When it comes to mice, for example, you need to look for models with ergonomics designed specifically for office use or gaming, to minimize the risk of discomfort. But making a choice isn’t easy.

To help you, we’ve defined the following criteria:

  • Shape and ergonomics: in the case of an ergonomic mouse, this criterion takes center stage. Various solutions exist, and your choice will depend on your needs and the problems you encounter in use. For example, a vertical mouse takes the strain off your wrist, but reduces precision, unlike a conventional mouse. The trackball, on the other hand, is static, much more precise, but less interesting for browsing large pages.

Ergonomic mouse

  • Mobility: if you often move around with your computer, it’s important to focus on the mobility of your mouse. An overly imposing size or reduced autonomy can create disturbing constraints on a daily basis. At the same time, you also need to ensure that the sensor can operate on as many surfaces as possible: lasers are versatile but expensive, optics are much more affordable but sensitive to reflective surfaces.
  • Accuracy: mainly influenced by your use, this criterion can be secondary as well as central. Indeed, for classic office work, high precision is not necessary, but for gamers or designers, it is not negligible. This is expressed in DPI (Dots Per Inch). The higher the value, the higher the sensitivity.

Wireless mouse

  • Controls and functions: if we move away from gamer products and their dozen or so controls, it’s rare to find a mouse with more than 6 buttons. So you’ll want to focus on the additional possibilities available to you, such as shortcut programming, or specific functions like Logitech’s Easy-Switch, allowing you to pair up to 3 devices in parallel and switch between them at the touch of a button.
  • Connectivity: the majority of models really thought out for ergonomics work wirelessly. This means ensuring that the technology used is fast enough to minimize latency in use without sacrificing maximum range. Traditionally, we find connection via a USB dongle and/or Bluetooth. Of course, battery-powered models generally add wired use, enabling you to work while the battery is recharging.

Mouse

  • Compatibility: as with any peripheral, you need to ensure that the mouse of your choice is compatible with your computer both in terms of hardware and software. Generally, Windows and MacOS are provided for, but ChromeOS or even Linux are rarer.

 

Other ergonomic mice we recommend

Logitech MX Ergo Trackball (€84.23 at time of publication): A trackball alternative. This ergonomic model has been designed for trackball enthusiasts, allowing you to move your mouse cursor without having to move your wrist. With its 0° to 20° adjustable tilt, meticulous finish and efficient software, it’s the best solution for users of this atypical technology. By adjusting the tilt, you can also choose its weight (167 g or 262 g). The high weight is not a problem in this case, as the mouse stays in place. During our tests, although the mouse came in handy to avoid having to move our wrists, we had our doubts about its prolonged use. Indeed, as the thumb is constantly solicited, we wonder if it won’t cause tendonitis more quickly in the long term… For this same reason, we prefer not to recommend it for gaming, even if it’s not very advanced.

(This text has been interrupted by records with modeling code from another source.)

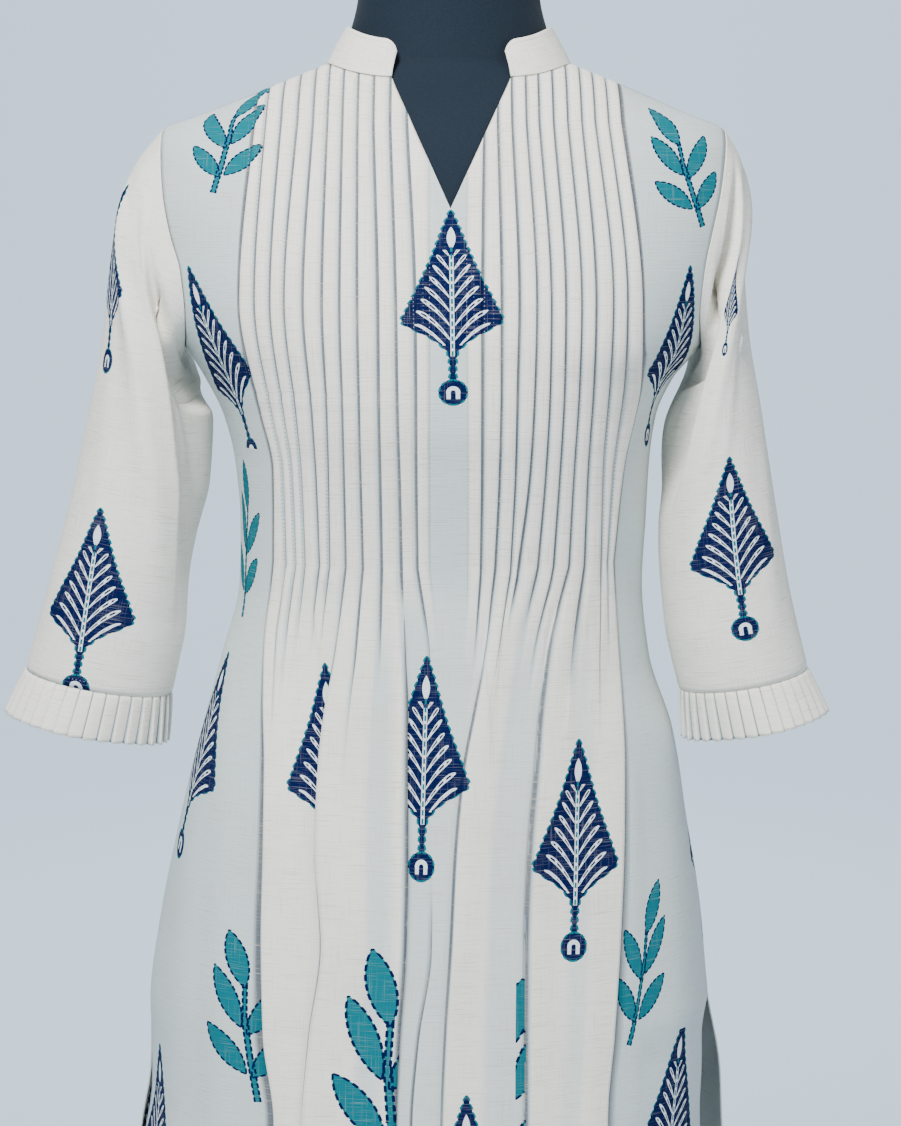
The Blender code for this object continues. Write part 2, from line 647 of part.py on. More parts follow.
def frill(side, finish):
    """Knife-pleated strip sewn to the cuff, flaring a little."""
    turns = [2.0 * math.pi * k / FRILL_CELLS for k in range(FRILL_CELLS)]
    grid = sleeve_rings(side, turns, [0.0, 7.6, 8.0])[0]
    cuff = grid[2]
    centre = cuff.mean(axis=0)
    down = centre - grid[1].mean(axis=0)
    down /= np.linalg.norm(down)
    outer, inner = [], []
    for share in (0.0, 0.35, 1.0):
        outer_row, inner_row = [], []
        for pleat in range(FRILL_PLEATS):
            for part, rise in ((0.03, 1.0), (0.97, 0.0)):
                turn = 2.0 * math.pi * (pleat + part) / FRILL_PLEATS
                place = turn / (2.0 * math.pi) * FRILL_CELLS
                low = int(place) % FRILL_CELLS
                rim = cuff[low] + (cuff[(low + 1) % FRILL_CELLS] - cuff[low]) * (place - int(place))
                away = rim - centre
                away -= down * away.dot(down)
                away /= np.linalg.norm(away)
                flare = FRILL_FLARE * share
                height = FRILL_PLEAT_HEIGHT * (0.35 + 0.65 * share) * rise
                spot = rim + down * (SEAM + FRILL_LENGTH * share)
                outer_row.append(spot + away * (flare + height))
                inner_row.append(spot + away * (flare - CLOTH))
        outer.append(outer_row)
        inner.append(inner_row)
    return wall("frill_" + side, np.array(outer), np.array(inner), True, finish)


def collar(front_top, back_top, finish):
    """Band collar from one side of the V, round the back, to the other."""
    distance = np.abs(front_top[:, 0])
    ahead = front_top[distance < NECK_HALF_WIDTH + 1e-5]
    right = ahead[ahead[:, 0] < -COLLAR_END_RIGHT + 1e-5][::-1]
    left = ahead[ahead[:, 0] > COLLAR_END_LEFT - 1e-5][::-1]
    behind = back_top[np.abs(back_top[:, 0]) < NECK_HALF_WIDTH - 1e-3]
    base = np.concatenate((right, behind, left))
    steps = np.linalg.norm(np.diff(base, axis=0), axis=1)
    along = np.concatenate(([0.0], np.cumsum(steps)))
    to_end = np.minimum(along, along[-1] - along)
    outer, inner = [], []
    for share in (0.0, 0.5, 1.0):
        outer_row, inner_row = [], []
        for point, end in zip(base, to_end):
            away = np.array((point[0], point[1], 0.0))
            away /= np.linalg.norm(away)
            short = COLLAR_CORNER - min(end, COLLAR_CORNER)
            height = COLLAR_HEIGHT - COLLAR_CORNER + math.sqrt(COLLAR_CORNER ** 2 - 0.96 * short ** 2)
            lean = COLLAR_LEAN + COLLAR_SIDE_LEAN * away[0] ** 2
            spot = point - away * lean * share + np.array((0.0, 0.0, SEAM + height * share))
            outer_row.append(spot)
            inner_row.append(spot - away * CLOTH)
        outer.append(outer_row)
        inner.append(inner_row)
    return wall("collar", np.array(outer), np.array(inner), False, finish)


def pulled_clear(tree, point, normal):
    """The point pulled in along its normal until it clears the cloth."""
    reach = 0.030
    nearest = reach + FORM_GAP
    around = ((0.0, 0.0, 0.0), (0.005, 0.0, 0.0), (-0.005, 0.0, 0.0), (0.0, 0.004, 0.0), (0.0, -0.004, 0.0),
              (0.0, 0.0, 0.003), (0.0, 0.0, -0.003))
    for step in around:
        start = Vector(point - normal * reach + np.array(step))
        distance = tree.ray_cast(start, Vector(normal), 2.0 * reach)[3]
        if distance is not None:
            nearest = min(nearest, distance)
    return point - normal * (reach + FORM_GAP - nearest)


def form_body(cloth, finish):
    """Torso of the form with its neck, arm plates and closed ends."""
    points, polygons = [], []
    for piece in cloth:
        polygons += [tuple(len(points) + k for k in face.vertices) for face in piece.data.polygons]
        points += [tuple(vertex.co) for vertex in piece.data.vertices]
    tree = BVHTree.FromPolygons(points, polygons)
    count = 40
    rings = []
    for drop, half, front, back in FORM_NECK:
        ring = []
        for k in range(count):
            turn = 2.0 * math.pi * k / count
            depth = front if math.cos(turn) > 0.0 else back
            ring.append((half * math.sin(turn), -depth * math.cos(turn), NECK_POINT_HEIGHT - drop))
        rings.append(ring)
    drops = (0.005, 0.010, 0.015, 0.020, 0.026, 0.032, 0.037, 0.042, 0.050, 0.062, 0.080, 0.105, 0.135,
             0.165, 0.200, 0.240, 0.290, 0.340, 0.400, 0.470, 0.550, 0.620, 0.655)
    for drop in drops:
        ring = []
        inset = CLOTH + float(smooth([row[0] for row in FORM_EASE], [row[1] for row in FORM_EASE], drop))
        even = min(max((drop - 0.060) / 0.060, 0.0), 1.0)
        widths = {side: float(half_width("back", side, drop)) for side in ("right", "left")}
        for k in range(count):
            turn = 360.0 * k / count
            side = "left" if turn <= 180.0 else "right"
            panel = "front" if turn < 90.0 or turn > 270.0 else "back"
            angle = min(turn % 180.0, 180.0 - turn % 180.0)
            point = cloth_point(panel, side, angle, drop)
            normal = cloth_normal(panel, side, point)
            normal[2] *= 1.0 - even
            normal /= np.linalg.norm(normal)
            point[0] *= 1.0 - even * (1.0 - min(widths.values()) / widths[side])
            point = pulled_clear(tree, point - normal * inset, normal)
            point[0] = min(max(point[0], -FORM_ARM_PLATE), FORM_ARM_PLATE)
            ring.append(tuple(point))
        rings.append(ring)
    rings = [np.array(ring) for ring in rings]
    near_rim, inside_rim = (0.985, 0.985, 1.0), (0.955, 0.955, 1.0)
    crown = [rings[0] * inside_rim + (0.0, 0.0, 0.006), rings[0] * near_rim + (0.0, 0.0, 0.004)]
    base = [rings[-1] * near_rim - (0.0, 0.0, 0.004), rings[-1] * inside_rim - (0.0, 0.0, 0.005)]
    rings = crown + rings + base
    points = np.concatenate(rings)
    faces = []
    for row in range(len(rings) - 1):
        for k in range(count):
            a, b = row * count + k, row * count + (k + 1) % count
            faces += [(a, b, b + count), (a, b + count, a + count)]
    top = len(points)
    points = np.concatenate((points, [rings[0].mean(axis=0)], [rings[-1].mean(axis=0)]))
    last = (len(rings) - 1) * count
    for k in range(count):
        faces.append((top, (k + 1) % count, k))
        faces.append((top + 1, last + k, last + (k + 1) % count))
    return add_object("form_body", points, faces, finish)


def turned(name, profile, segments, finish):
    """Round solid from a profile of (radius, height), bottom to top."""
    points, faces = [], []
    for radius, height in profile:
        for k in range(segments):
            turn = 2.0 * math.pi * k / segments
            points.append((radius * math.cos(turn), radius * math.sin(turn), height))
    for row in range(len(profile) - 1):
        for k in range(segments):
            a, b = row * segments + k, row * segments + (k + 1) % segments
            faces.append((a, b, b + segments, a + segments))
    faces.append(tuple(range(segments))[::-1])
    faces.append(tuple(range((len(profile) - 1) * segments, len(profile) * segments)))
    return add_object(name, points, faces, finish)


def build():
    """Make every piece of the kurta and of its form."""
    for old in list(bpy.data.objects):
        bpy.data.objects.remove(old, do_unlink=True)
    cotton = material("handloom_cotton", (0.80, 0.78, 0.71), 0.85)
    jersey = material("dark_jersey", (0.025, 0.035, 0.050), 0.90)
    steel = material("satin_steel", (0.55, 0.56, 0.58), 0.35, 1.0)
    front, front_top = front_panel(cotton)
    back, back_top = back_panel(cotton)
    for side in ("right", "left"):
        sleeve(side, cotton)
        frill(side, cotton)
    collar(front_top, back_top, cotton)
    form_body((front, back), jersey)
    form_bottom = NECK_POINT_HEIGHT - FORM_BOTTOM_DROP
    pole = ((POLE_RADIUS, FOOT_THICKNESS + TOUCH), (POLE_RADIUS, form_bottom - TOUCH))
    turned("form_pole", pole, 24, steel)
    edge = FOOT_THICKNESS - FOOT_BEVEL
    foot = ((FOOT_RADIUS, 0.0), (FOOT_RADIUS, edge), (FOOT_RADIUS - FOOT_BEVEL, FOOT_THICKNESS))
    turned("form_foot", foot, 56, steel)


build()
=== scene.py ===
import math

import bmesh
import bpy
import numpy as np
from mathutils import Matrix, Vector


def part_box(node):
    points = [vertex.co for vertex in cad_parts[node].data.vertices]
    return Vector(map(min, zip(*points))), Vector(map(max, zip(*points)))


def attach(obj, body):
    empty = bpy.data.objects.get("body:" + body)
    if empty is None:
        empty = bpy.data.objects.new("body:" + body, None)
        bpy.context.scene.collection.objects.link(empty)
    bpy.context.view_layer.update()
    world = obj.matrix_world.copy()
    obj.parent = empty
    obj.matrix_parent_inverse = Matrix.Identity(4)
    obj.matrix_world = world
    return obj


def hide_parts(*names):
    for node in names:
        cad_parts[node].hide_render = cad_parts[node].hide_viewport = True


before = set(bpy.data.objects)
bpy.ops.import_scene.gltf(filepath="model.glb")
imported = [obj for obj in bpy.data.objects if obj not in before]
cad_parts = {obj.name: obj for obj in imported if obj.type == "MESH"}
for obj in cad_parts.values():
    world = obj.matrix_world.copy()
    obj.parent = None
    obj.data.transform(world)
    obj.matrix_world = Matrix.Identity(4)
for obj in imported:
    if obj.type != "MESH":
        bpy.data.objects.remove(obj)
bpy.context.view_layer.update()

bpy.ops.object.select_all(action="DESELECT")


# Camera
# The kurta is seen from the front at chest height, a little from above, as a
# shop photographs it. The frame cuts the skirt off below the knee.
camera_data = bpy.data.cameras.new("camera")
camera_data.sensor_fit = "VERTICAL"
camera_data.sensor_height = 36.0
camera_data.lens = 91.36
camera = bpy.data.objects.new("camera", camera_data)
camera.location = (0.001, -1.90, 1.28)
camera.rotation_euler = (math.radians(90.0 - 7.07), 0.0, 0.0)
bpy.context.scene.collection.objects.link(camera)
bpy.context.scene.camera = camera


# Wall and floor
# One pale sheet runs under the stand and far behind the kurta bends up to a
# wall. It is painted a cool blue-grey like the wall of the shop.
FLOOR_FRONT = -30.0
WALL_BACK = 7.0
WALL_BEND = 2.5
WALL_HEIGHT = 6.0
WALL_HALF_WIDTH = 30.0


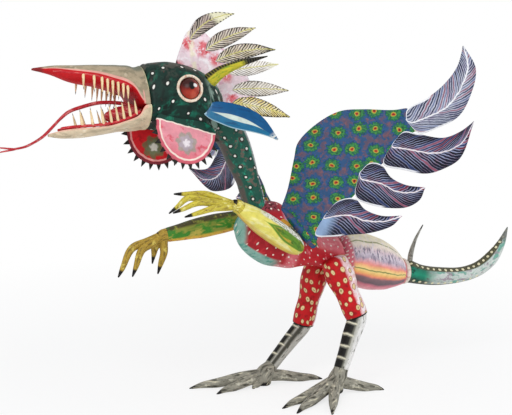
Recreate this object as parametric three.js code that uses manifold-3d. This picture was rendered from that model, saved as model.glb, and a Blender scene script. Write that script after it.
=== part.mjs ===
// Alebrije bird figure: papier-mâché over bent wire and rolled card, in millimetres.
// The bird looks towards -X, its left side is -Y and it stands on z = 0.
// Every solid is made in the bird's own frame; the head and the wings sit in turned groups.

import * as THREE from 'three';
import { mergeVertices } from 'three/addons/utils/BufferGeometryUtils.js';
import Module from 'manifold-3d';

const wasm = await Module();
wasm.setup();

// Clearances and walls
const seatGap = 0.3; // between pieces that touch
const wireGap = 0.25; // round a wire in its bore
const cutOver = 30; // how far a cutting shape runs past what it cuts

// Body, from the chest back to the collar
const torso = {
  chestX: -29, axisHeight: 203, length: 141, drop: 47, halfWide: 31, halfTall: 35,
};
const abdomen = { length: 92, drop: 25, halfWide: 33, halfTall: 36.3 };
const collar = { length: 6, frontRadius: 16.5, rearRadius: 15 };
const tail = { length: 154.5, rise: 45, radius: 15.2 };
const rumpSpine = { setBack: 11.5, height: 41, lean: 19, radius: 3.4 };

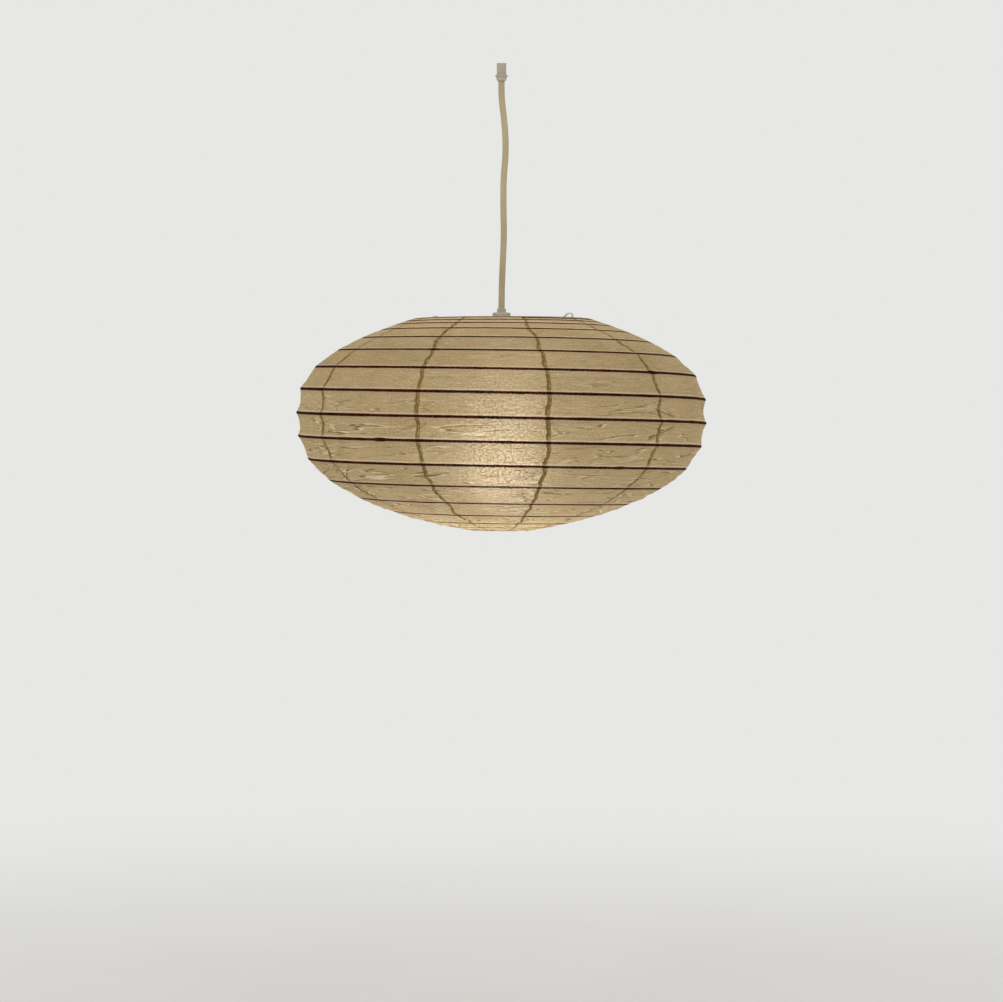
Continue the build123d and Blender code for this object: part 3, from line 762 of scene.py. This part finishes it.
# split side flat inwards, rounded skin side outwards, (down the paper, depth)
STRIP_OUTLINE = [(0.0, 0.46), (0.42, 0.55), (0.72, 0.86), (0.86, 1.35), (0.88, 1.9),
                 (0.4, 2.02), (-0.35, 1.98), (-0.88, 1.93), (-0.86, 1.35), (-0.72, 0.86),
                 (-0.42, 0.55)]


def make_strip(number):
    start, end = SPLICES[number], SPLICES[number + 1]
    r_end = along_paper(rib_place(end))[0]
    lap = STRIP_LAP / (2 * math.pi * r_end) if number < len(SPLICES) - 2 else 0.0
    steps = max(int((end - start) * STEPS_PER_TURN), 12)
    verts = []
    for i in range(steps + 1):
        turn = start + (end + lap - start) * i / steps
        a = angle_of(turn)
        s = rib_place(turn)
        fat = 1 + 0.06 * noise.noise(Vector((turn * 9, number, 0.5)))
        knot = 1 + 0.12 * math.exp(-((turn * 3.1 + number * 0.37) % 1 - 0.5) ** 2 / 0.0006)
        for down, depth in STRIP_OUTLINE:
            r, z = inside_paper(s + down * fat * knot, GLUE_DEPTH + (depth - GLUE_DEPTH) * fat)
            verts.append((r * math.cos(a), r * math.sin(a), z))
    n = len(STRIP_OUTLINE)
    faces = bands(steps + 1, n, wrap_cols=True)
    faces.append(tuple(range(n)))
    faces.append(tuple(range(steps * n, steps * n + n))[::-1])
    obj = mesh_object(f"bamboo_{number + 1:02d}", verts, faces, 50)
    dress(obj, BAMBOO, "shade", (f"bamboo_strip_{number + 1:02d}",))


for number in range(len(SPLICES) - 1):
    make_strip(number)


def make_ring(name, place, instead):
    r, z = place[0]
    path = [(r * math.cos(2 * math.pi * k / 144), r * math.sin(2 * math.pi * k / 144), z)
            for k in range(144)]
    ring = tube(name, path, circle(RING_WIRE_R), closed=True, up=(0, 0, 1))
    dress(ring, RIM, "shade", (instead,))


make_ring("top_rim_wire", TOP_RING, "top_ring")
make_ring("bottom_rim_wire", BOTTOM_RING, "bottom_ring")

# ================================================================ expander
bend_r = RING_WIRE_R + WIRE_GAP + WIRE_R
hook_r = TOP_RING[0][0] - bend_r
hook_low = TOP_RING[0][1] - bend_r
hook_high = shade_top + HOOK_RISE
weld_r = EXPANDER_RING_R + WIRE_R
foot_r = BOTTOM_RING[0][0] - bend_r
foot_z = BOTTOM_RING[0][1] + bend_r * math.tan(math.radians(90 - FOOT_SLOPE) / 2)
leg_bottom = foot_z + (LEG_R - foot_r) * math.tan(math.radians(FOOT_SLOPE))
leg_straight = expander_ring_bottom - LEG_TOP_DROP
EXPANDER = [(TOP_RING[0][0] + HOOK_TIP, hook_low), (hook_r, hook_low), (hook_r, hook_high),
            (hook_r - HOOK_HUMP, hook_high), (weld_r, washer_bottom), (weld_r, leg_straight),
            (LEG_R, leg_straight - LEG_FLARE_DROP), (LEG_R, leg_bottom), (foot_r, foot_z),
            (foot_r, BOTTOM_RING[0][1] - FOOT_TIP)]
EXPANDER_BENDS = [bend_r, bend_r] + [4.0] * 5 + [bend_r]


def make_wire(number, degrees):
    a = math.radians(degrees)
    flat = rounded(EXPANDER, EXPANDER_BENDS, steps=8)
    path = [(r * math.cos(a), r * math.sin(a), z) for r, z in flat]
    wire = tube(f"spreader_wire_{number}", path, circle(WIRE_R, 14),
                up=(-math.sin(a), math.cos(a), 0))
    dress(wire, STEEL, "shade", (f"expander_wire_{number}",))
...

Logitech MX Vertical (€93.88 at time of publication): The Lift’s big sister. This vertical mouse is designed for office use. The Lift was inspired by it, and this is clearly evident in its design. Like the Lift, the MX Vertical has a 57° angle for a comfortable grip. The 3 main differences are its larger size, suitable for medium to large hands, its rechargeable battery and its louder buttons and knob. Wireless, it can be connected via Bluetooth or USB receiver, and can switch between up to 3 sources. During our tests, connection to the receiver was immediate, and we noticed no latency between our movements and the on-screen cursor. The optical sensor proved effective on most surfaces, but less so on glass.

 

Other ergonomic mice tested

AmazonBasics G6B-BK (€23.80 at time of publication): In our tests, the click of the scroll wheel didn’t perform well, and it sometimes took up to 3 or 4 clicks before the action was done on the PC. We also found the clicks too noisy and the mouse not very ergonomic for large hands.

MX Master (€164.90 at time of publication): This very first version of our top-of-the-range best was already very interesting in terms of ergonomics when it came out. However, it’s tending to disappear, which is driving up its price sky-high.

Microsoft Surface Precision Mouse (€92.82 at time of publication): Although very comfortable to use, we found the price of this mouse not particularly justified. What’s more, it’s quite heavy and can only be recharged via micro-USB.